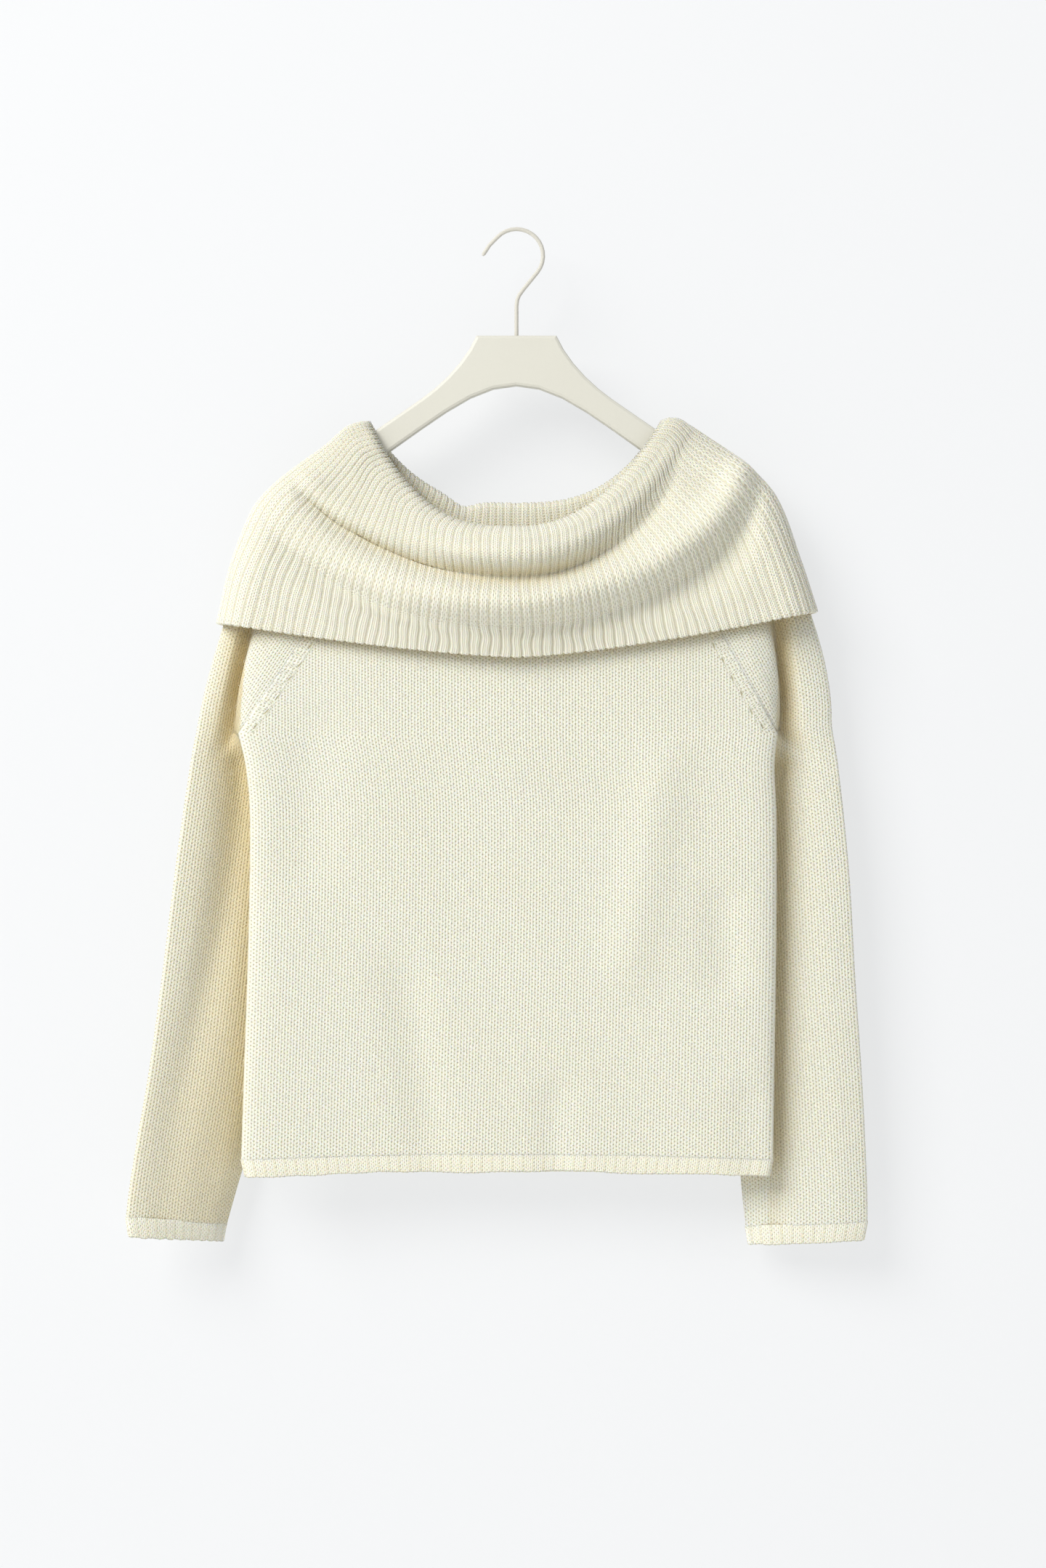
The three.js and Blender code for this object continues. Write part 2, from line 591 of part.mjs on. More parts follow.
/** The hanger's plate: the outline as thick as PLATE with rounded edges, and a blind socket for the hook's
 *  stem. */
function hangerPlate(material) {
  const depth = PLATE - 2 * PLATE_ROUND;
  const body = new THREE.ExtrudeGeometry(plateOutline(), {
    depth,
    bevelEnabled: true,
    bevelThickness: PLATE_ROUND,
    bevelSize: PLATE_ROUND,
    bevelOffset: -PLATE_ROUND,
    bevelSegments: 2,
    curveSegments: 5,
  });
  body.translate(0, 0, -depth / 2).rotateX(Math.PI / 2);
  const radius = WIRE / 2 + SOCKET_CLEARANCE;
  const socket = new THREE.CylinderGeometry(radius, radius, 2 * SOCKET_DEPTH, 16);
  socket.rotateX(Math.PI / 2).translate(0, 0, PLATE_TOP.z);
  const { vertProperties, triVerts } = toManifold(body).subtract(toManifold(socket)).getMesh();
  const geometry = new THREE.BufferGeometry();
  geometry.setAttribute('position', new THREE.BufferAttribute(vertProperties, 3));
  geometry.setIndex(new THREE.BufferAttribute(triVerts, 1));
  geometry.computeVertexNormals();
  const mesh = new THREE.Mesh(geometry, material);
  mesh.name = 'hanger';
  return mesh;
}

/** The hook's middle line: the stem out of the socket, a bend to the right, the round crown and the open
 *  tip. */
function hookLine() {
  const bottom = PLATE_TOP.z - SOCKET_DEPTH + SOCKET_CLEARANCE;
  const round = evenly(BOW.steps, BOW.from, BOW.to).map((degrees) => {
    const a = degrees * Math.PI / 180;
    return [HOOK_RADIUS * Math.cos(a), WIRE / 2 - HOOK_RADIUS + HOOK_RADIUS * Math.sin(a)];
  });
  return [[0, bottom], ...STEM, ...round, ...TIP].map(([x, z]) => point(x, 0, z));
}

/** The hook: round wire along its line, with a blunt tip. */
function hook(material) {
  const line = hookLine();
  const last = line.length - 1;
  const points = [];
  line.forEach((p, k) => {
    const tangent = line[Math.min(k + 1, last)].clone().sub(line[Math.max(k - 1, 0)]).normalize();
    const side = tangent.clone().cross(point(0, 1, 0));
    const radius = WIRE / 2 * (k === last ? TIP_SHARE : 1);
    for (let s = 0; s < WIRE_SIDES; s += 1) {
      const a = s / WIRE_SIDES * 2 * Math.PI;
      const [out, up] = [radius * Math.cos(a), radius * Math.sin(a)];
      points.push(p.clone().addScaledVector(side, out).add(point(0, up, 0)));
    }
  });
  const ends = [points.push(line[0].clone()) - 1, points.push(line[last].clone()) - 1];
  const faces = [];
  for (let s = 0; s < WIRE_SIDES; s += 1) {
    const next = (s + 1) % WIRE_SIDES;
    for (let k = 0; k < last; k += 1) {
      const [a, b] = [k * WIRE_SIDES, (k + 1) * WIRE_SIDES];
      faces.push([a + s, b + s, b + next], [a + s, b + next, a + next]);
    }
    faces.push([ends[0], s, next], [ends[1], last * WIRE_SIDES + next, last * WIRE_SIDES + s]);
  }
  return solid('hook', points, faces, material);
}

const knit = new THREE.MeshStandardMaterial({ color: 0xefecd9, roughness: 0.95 });
const rib = new THREE.MeshStandardMaterial({ color: 0xeeead6, roughness: 0.95 });
const paint = new THREE.MeshStandardMaterial({ color: 0xe8e4d6, roughness: 0.55 });
const wire = new THREE.MeshStandardMaterial({ color: 0xe4dfd0, roughness: 0.4 });

const group = new THREE.Group();

const perQuarter = COLLAR_RIBS / 2;
const fromTip = (k) => Math.abs((k % (2 * perQuarter)) - perQuarter);
group.add(ribbedTube('collar', COLLAR_ROWS.map((at) => collarRow(at, perQuarter)), {
  wall: RIB_WALL,
  rise: COLLAR_RISE,
  keep: (k) => k % 6 === 0 || (fromTip(k) < 9 && k % 2 === 0),
  material: rib,
}));

const skin = {
  front: piece(panelRows(true), false),
  back: piece(panelRows(false), true),
  sleeve_left: piece(sleeveRows('left'), true),
  sleeve_right: piece(sleeveRows('right'), false),
};
const directions = skinDirections(Object.values(skin));
for (const [name, part] of Object.entries(skin)) group.add(wall(name, part, directions, knit));

const hemTop = BODY[0].edgeZ;
group.add(band('hem_band', bodyRing(hemTop, 0), bodyRing(hemTop, BAND_HEIGHT), HEM_RIBS, 8, rib));
for (const side of ['left', 'right']) {
  const [bottom, top] = SLEEVES[side].map(({ z }) => tubeRow(side, z));
  const rings = side === 'left' ? [top.reverse(), bottom.reverse()] : [top, bottom];
  group.add(band('cuff_' + side, ...rings, CUFF_RIBS, 4, rib));
}

group.add(hangerPlate(paint));
group.add(hook(wire));

export default group;
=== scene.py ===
"""A ribbed off-the-shoulder sweater on a flat hanger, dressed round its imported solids.

Metres, +Z up, the front faces -Y. The tables are in millimetres, as the garment was measured.
"""

import math

import bpy
import numpy as np
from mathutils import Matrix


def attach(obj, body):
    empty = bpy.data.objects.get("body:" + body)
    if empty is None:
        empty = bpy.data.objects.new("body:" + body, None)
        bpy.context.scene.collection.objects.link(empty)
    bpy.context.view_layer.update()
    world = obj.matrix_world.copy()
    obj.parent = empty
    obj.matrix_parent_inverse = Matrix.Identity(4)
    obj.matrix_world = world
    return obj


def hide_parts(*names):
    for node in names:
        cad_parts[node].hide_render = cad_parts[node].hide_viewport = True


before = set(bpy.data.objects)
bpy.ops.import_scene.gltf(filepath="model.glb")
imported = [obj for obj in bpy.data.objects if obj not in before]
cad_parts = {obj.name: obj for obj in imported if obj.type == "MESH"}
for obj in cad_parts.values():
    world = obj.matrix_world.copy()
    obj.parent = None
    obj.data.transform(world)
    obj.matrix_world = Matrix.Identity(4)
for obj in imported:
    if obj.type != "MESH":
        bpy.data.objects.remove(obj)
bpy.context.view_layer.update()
scene = bpy.context.scene
scene.view_settings.view_transform = "Standard"

# Hanger plate. A flat board 12 mm thick with rounded edges and drooping arms, sprayed matt
# off-white. Only its neck and the tops of its arms show above the collar.


def blank(name):
    """A new node material, its tree and its shader."""
    made = bpy.data.materials.new(name)
    made.use_nodes = True
    return made, made.node_tree, made.node_tree.nodes["Principled BSDF"]


def node(tree, kind, inputs, **settings):
    """A node of that kind, its settings, and its inputs set to values or joined to other sockets."""
    made = tree.nodes.new("ShaderNode" + kind)
    for key, value in settings.items():
        setattr(made, key, value)
    for key, value in inputs.items():
        if isinstance(value, bpy.types.NodeSocket):
            tree.links.new(value, made.inputs[key])
        else:
            made.inputs[key].default_value = value
    return made


def sum_of(tree, operation, *values):
    """The result of one sum on numbers or sockets."""
    return node(tree, "Math", dict(enumerate(values)), operation=operation).outputs[0]


def blended(tree, share, low, high):
    """A colour between two others."""
    made = node(tree, "Mix", {0: share}, data_type="RGBA")
    for place, value in ((6, low), (7, high)):
        if isinstance(value, bpy.types.NodeSocket):
            tree.links.new(value, made.inputs[place])
        else:
            made.inputs[place].default_value = (*value, 1)
    return made.outputs[2]


def painted(name, light, dark, roughness, grain):
    """Sprayed paint: a colour that drifts slowly between two near ones, and a fine orange peel."""
    made, tree, shader = blank(name)
    place = node(tree, "TexCoord", {}).outputs["Object"]
    drift = node(tree, "TexNoise", {"Vector": place, "Scale": 14.0, "Detail": 3.0}).outputs[0]
    peel = node(tree, "TexNoise", {"Vector": place, "Scale": grain, "Detail": 4.0}).outputs[0]
    tree.links.new(blended(tree, drift, dark, light), shader.inputs["Base Color"])
    shader.inputs["Roughness"].default_value = roughness
    bump = node(tree, "Bump", {"Strength": 0.25, "Distance": 0.0004, "Height": peel})
    tree.links.new(bump.outputs[0], shader.inputs["Normal"])
    return made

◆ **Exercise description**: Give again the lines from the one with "const hemTop = BODY[0].edgeZ;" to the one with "for node in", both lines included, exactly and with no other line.

◆ **Reply**:
const hemTop = BODY[0].edgeZ;
group.add(band('hem_band', bodyRing(hemTop, 0), bodyRing(hemTop, BAND_HEIGHT), HEM_RIBS, 8, rib));
for (const side of ['left', 'right']) {
  const [bottom, top] = SLEEVES[side].map(({ z }) => tubeRow(side, z));
  const rings = side === 'left' ? [top.reverse(), bottom.reverse()] : [top, bottom];
  group.add(band('cuff_' + side, ...rings, CUFF_RIBS, 4, rib));
}

group.add(hangerPlate(paint));
group.add(hook(wire));

export default group;
=== scene.py ===
"""A ribbed off-the-shoulder sweater on a flat hanger, dressed round its imported solids.

Metres, +Z up, the front faces -Y. The tables are in millimetres, as the garment was measured.
"""

import math

import bpy
import numpy as np
from mathutils import Matrix


def attach(obj, body):
    empty = bpy.data.objects.get("body:" + body)
    if empty is None:
        empty = bpy.data.objects.new("body:" + body, None)
        bpy.context.scene.collection.objects.link(empty)
    bpy.context.view_layer.update()
    world = obj.matrix_world.copy()
    obj.parent = empty
    obj.matrix_parent_inverse = Matrix.Identity(4)
    obj.matrix_world = world
    return obj


def hide_parts(*names):
    for node in names:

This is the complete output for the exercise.